Vitis vinifera: A legacy of diversity 

We now know that repeated cycles of warming and cooling, whether due to volcanic eruptions or some other cause, contributed to the demise of the Roman vineyards (among others) and, more importantly, the revolutions, emigrations, and mass colonizations that have marked human history. We know, too, that harvest dates in Europe, some of them going back more than ten centuries, could vary by two months and more. Then came the advent of our AOC system, and suddenly history froze in its tracks. Suddenly the originality of our appellations lay in the grape variety, not in the fascinating process of plant migration that had produced it. Where would our Mediterranean wines be today if Garnacha and Monastrell—our Grenache and Mourvèdre—had not migrated from Spain? And who knows where they came from in the first place? What’s to say that they didn’t originate as far north as the plateaux of Anatolia and Georgia, then head south when the political tide turned? Like the Grenache, indeed, that arrived in Sardinia with the Crown of Aragon. Jura Savagnin took an even more circuitous route—from the Jura, to Champagne, Spain, and back again. 

It’s thanks to such migrations that the Médoc and the Touraine are what they are today, planted to grapes that moved northward from their birthplace in the Pyrenean foothills. Even that most quintessentially French of all grapes, Pinot Noir, began life on the borders of the Rhine, planted there by the Cistercian monks of Burgundy long before Riesling made an appearance. Which brings me nicely to the Burgundian concept of climat—that interplay of soil, rain, wind, sun, and light that shapes the taste and personality of every vineyard on Earth. Year after year, that personality has had its edges smoothed out by wine growers in pursuit of improved yield management. Vines have been uprooted and replaced with one or more varieties better suited to the site, a process of trial and error that finished the reputation of our poor old Gamay, forever considered the degenerate son of Pinot Noir, and undermined the wine status quo. Or so said the wine authorities, appalled to see our great, noble vines planted outside those areas sanctioned by long-standing tradition.
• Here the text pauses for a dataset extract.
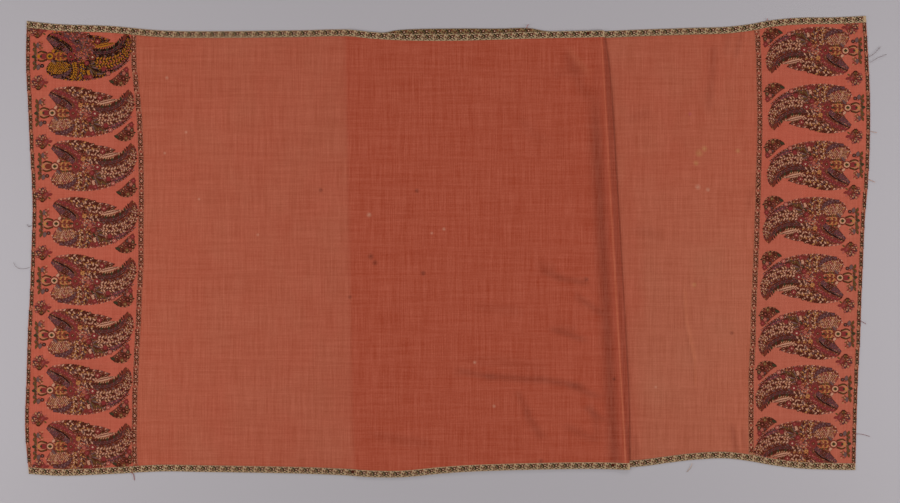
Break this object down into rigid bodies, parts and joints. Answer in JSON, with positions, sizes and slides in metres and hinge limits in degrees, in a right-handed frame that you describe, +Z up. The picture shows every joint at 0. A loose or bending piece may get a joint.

Wine snobbery knows no bounds. The truth is that grape varieties are not tied to any particular region and should be judged on performance alone. In the days when we knew less but observed more, wines were never registered, much less sold, under the name of the grape variety. What mattered to the buyer, whether merchant or wine drinker, was the location of the individual plot—who owned it or who gave it its nickname; whether there was a village, river, or island nearby; and whether it was planted to generic varieties such as Malvoisie or Pineau. The same variety indeed could go by several different names depending on where it grew, even in vineyards just a few kilometers apart. Trousseau—surprise, surprise—long thought to be the exclusive preserve of the Jura, accounts for thousands of hectares of plantings in Portugal; Sangiovese has spawned so many subvarieties that the Tuscans have lost count, ditto Nebbiolo in Piedmont. And let’s not forget Mourvèdre, alias Mataro, and Zinfandel, alias Primitivo. So, please, dear scientists, if you do find that holy grail that might save our vineyards, please sit on it until disaster looms. In the meantime, let us be thankful that tradition and progress have always gone hand in hand in the wine world, leaving a legacy of diversity that we must continue to cherish and protect. But make no mistake, it is and always will be effort and discipline that make agriculture—and first among its forms, viticulture—the mother of all cultures.